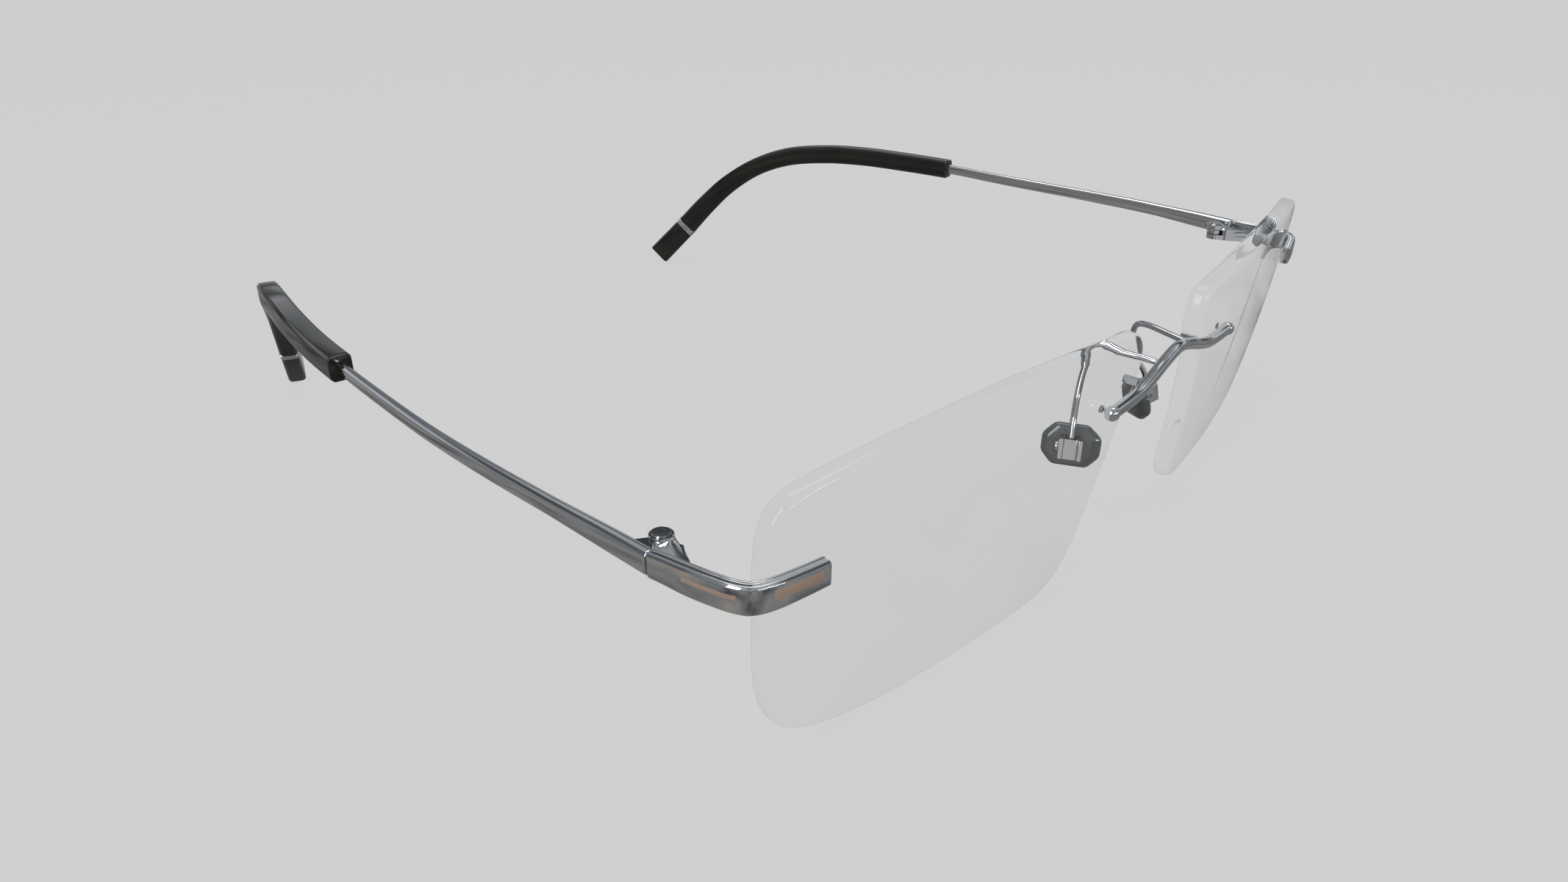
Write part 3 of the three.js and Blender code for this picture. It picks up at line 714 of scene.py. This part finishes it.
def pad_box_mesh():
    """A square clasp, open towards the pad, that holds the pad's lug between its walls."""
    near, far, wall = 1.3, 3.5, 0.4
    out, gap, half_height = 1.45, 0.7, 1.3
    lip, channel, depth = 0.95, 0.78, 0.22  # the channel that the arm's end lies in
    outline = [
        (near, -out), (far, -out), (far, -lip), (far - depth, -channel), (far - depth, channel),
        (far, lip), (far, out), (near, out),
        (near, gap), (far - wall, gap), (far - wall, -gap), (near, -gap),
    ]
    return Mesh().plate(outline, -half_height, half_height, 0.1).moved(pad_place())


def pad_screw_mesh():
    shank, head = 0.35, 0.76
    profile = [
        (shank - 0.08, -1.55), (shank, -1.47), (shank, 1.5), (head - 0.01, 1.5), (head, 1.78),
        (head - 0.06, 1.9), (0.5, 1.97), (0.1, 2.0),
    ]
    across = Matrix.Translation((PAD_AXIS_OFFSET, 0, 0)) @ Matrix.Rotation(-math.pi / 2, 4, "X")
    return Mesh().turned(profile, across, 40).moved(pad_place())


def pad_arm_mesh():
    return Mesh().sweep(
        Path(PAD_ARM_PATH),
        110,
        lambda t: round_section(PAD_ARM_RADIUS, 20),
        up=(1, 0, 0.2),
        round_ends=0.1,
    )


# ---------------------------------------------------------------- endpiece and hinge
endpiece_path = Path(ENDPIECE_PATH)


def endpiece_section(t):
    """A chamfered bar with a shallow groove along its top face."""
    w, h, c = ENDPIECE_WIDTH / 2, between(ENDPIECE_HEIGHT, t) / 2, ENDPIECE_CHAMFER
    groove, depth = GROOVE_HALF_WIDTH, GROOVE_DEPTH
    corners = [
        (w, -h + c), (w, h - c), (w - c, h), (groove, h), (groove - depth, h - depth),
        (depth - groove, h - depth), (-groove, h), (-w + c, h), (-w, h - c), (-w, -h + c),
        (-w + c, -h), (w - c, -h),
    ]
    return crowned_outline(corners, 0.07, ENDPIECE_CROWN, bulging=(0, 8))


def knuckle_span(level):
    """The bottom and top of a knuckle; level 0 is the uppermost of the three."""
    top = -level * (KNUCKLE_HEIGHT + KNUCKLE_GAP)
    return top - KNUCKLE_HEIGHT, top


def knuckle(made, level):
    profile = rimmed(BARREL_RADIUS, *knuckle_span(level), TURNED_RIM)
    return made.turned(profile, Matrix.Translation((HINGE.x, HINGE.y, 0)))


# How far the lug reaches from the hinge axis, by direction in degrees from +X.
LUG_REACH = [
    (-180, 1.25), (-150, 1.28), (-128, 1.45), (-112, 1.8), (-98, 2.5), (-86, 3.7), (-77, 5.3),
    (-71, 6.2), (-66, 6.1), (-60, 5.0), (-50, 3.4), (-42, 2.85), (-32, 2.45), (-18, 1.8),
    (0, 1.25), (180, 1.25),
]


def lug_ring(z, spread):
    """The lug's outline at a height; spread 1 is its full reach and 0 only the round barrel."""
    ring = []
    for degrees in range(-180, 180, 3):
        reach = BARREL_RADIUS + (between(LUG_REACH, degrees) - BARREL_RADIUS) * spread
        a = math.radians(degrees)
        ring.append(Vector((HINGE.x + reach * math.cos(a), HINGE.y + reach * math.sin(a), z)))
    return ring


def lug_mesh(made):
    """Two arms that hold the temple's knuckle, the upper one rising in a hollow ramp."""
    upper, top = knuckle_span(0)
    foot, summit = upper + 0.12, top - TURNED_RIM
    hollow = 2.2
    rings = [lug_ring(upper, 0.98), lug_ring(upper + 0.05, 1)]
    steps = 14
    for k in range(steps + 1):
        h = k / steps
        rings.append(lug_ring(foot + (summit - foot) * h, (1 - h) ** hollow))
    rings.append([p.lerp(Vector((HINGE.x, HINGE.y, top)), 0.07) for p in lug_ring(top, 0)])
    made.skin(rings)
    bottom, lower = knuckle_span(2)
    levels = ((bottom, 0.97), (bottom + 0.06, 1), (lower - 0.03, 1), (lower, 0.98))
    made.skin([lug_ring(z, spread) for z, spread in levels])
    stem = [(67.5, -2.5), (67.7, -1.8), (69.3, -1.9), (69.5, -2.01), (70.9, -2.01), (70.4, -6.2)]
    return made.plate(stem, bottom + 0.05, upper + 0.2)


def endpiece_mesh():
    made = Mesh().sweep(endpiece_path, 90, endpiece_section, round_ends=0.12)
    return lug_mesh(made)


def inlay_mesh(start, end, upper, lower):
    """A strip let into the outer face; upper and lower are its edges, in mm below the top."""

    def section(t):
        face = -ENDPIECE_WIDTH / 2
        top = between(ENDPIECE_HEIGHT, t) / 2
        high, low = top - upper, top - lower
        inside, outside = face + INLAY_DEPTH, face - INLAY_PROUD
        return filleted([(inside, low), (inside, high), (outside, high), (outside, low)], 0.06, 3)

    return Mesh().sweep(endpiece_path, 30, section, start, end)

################

TASK TO CARRY OUT
In this exercise, copy only the lines from the opening line of the material through the line where "Matrix.Translation((HINGE.x, HINGE.y, 0)))" appears.

CORRECT RESULT
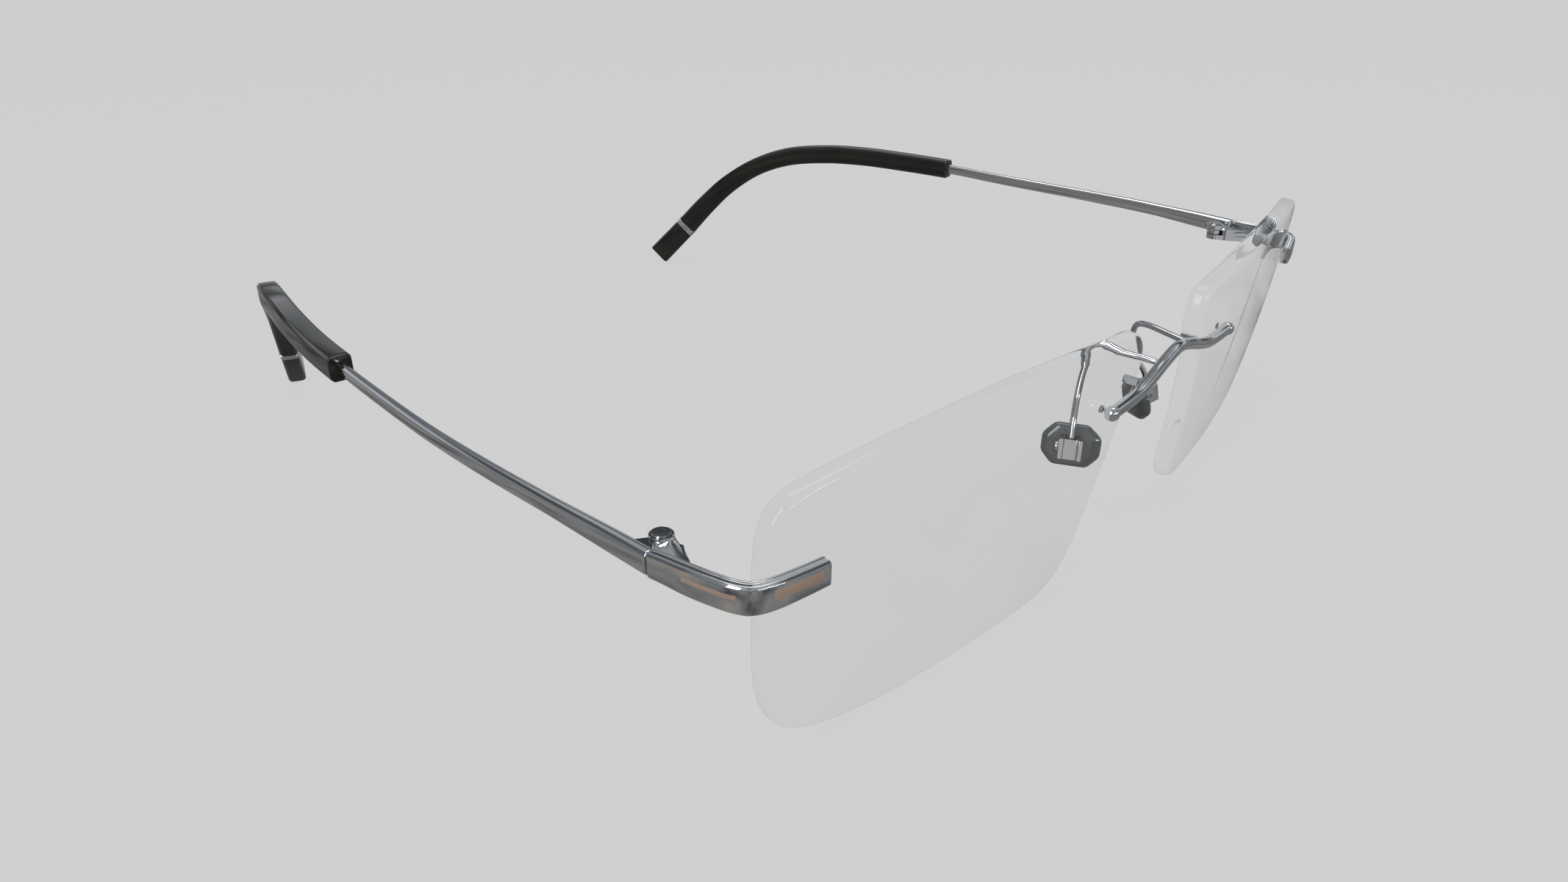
Write part 3 of the three.js and Blender code for this picture. It picks up at line 714 of scene.py. This part finishes it.
def pad_box_mesh():
    """A square clasp, open towards the pad, that holds the pad's lug between its walls."""
    near, far, wall = 1.3, 3.5, 0.4
    out, gap, half_height = 1.45, 0.7, 1.3
    lip, channel, depth = 0.95, 0.78, 0.22  # the channel that the arm's end lies in
    outline = [
        (near, -out), (far, -out), (far, -lip), (far - depth, -channel), (far - depth, channel),
        (far, lip), (far, out), (near, out),
        (near, gap), (far - wall, gap), (far - wall, -gap), (near, -gap),
    ]
    return Mesh().plate(outline, -half_height, half_height, 0.1).moved(pad_place())


def pad_screw_mesh():
    shank, head = 0.35, 0.76
    profile = [
        (shank - 0.08, -1.55), (shank, -1.47), (shank, 1.5), (head - 0.01, 1.5), (head, 1.78),
        (head - 0.06, 1.9), (0.5, 1.97), (0.1, 2.0),
    ]
    across = Matrix.Translation((PAD_AXIS_OFFSET, 0, 0)) @ Matrix.Rotation(-math.pi / 2, 4, "X")
    return Mesh().turned(profile, across, 40).moved(pad_place())


def pad_arm_mesh():
    return Mesh().sweep(
        Path(PAD_ARM_PATH),
        110,
        lambda t: round_section(PAD_ARM_RADIUS, 20),
        up=(1, 0, 0.2),
        round_ends=0.1,
    )


# ---------------------------------------------------------------- endpiece and hinge
endpiece_path = Path(ENDPIECE_PATH)


def endpiece_section(t):
    """A chamfered bar with a shallow groove along its top face."""
    w, h, c = ENDPIECE_WIDTH / 2, between(ENDPIECE_HEIGHT, t) / 2, ENDPIECE_CHAMFER
    groove, depth = GROOVE_HALF_WIDTH, GROOVE_DEPTH
    corners = [
        (w, -h + c), (w, h - c), (w - c, h), (groove, h), (groove - depth, h - depth),
        (depth - groove, h - depth), (-groove, h), (-w + c, h), (-w, h - c), (-w, -h + c),
        (-w + c, -h), (w - c, -h),
    ]
    return crowned_outline(corners, 0.07, ENDPIECE_CROWN, bulging=(0, 8))


def knuckle_span(level):
    """The bottom and top of a knuckle; level 0 is the uppermost of the three."""
    top = -level * (KNUCKLE_HEIGHT + KNUCKLE_GAP)
    return top - KNUCKLE_HEIGHT, top


def knuckle(made, level):
    profile = rimmed(BARREL_RADIUS, *knuckle_span(level), TURNED_RIM)
    return made.turned(profile, Matrix.Translation((HINGE.x, HINGE.y, 0)))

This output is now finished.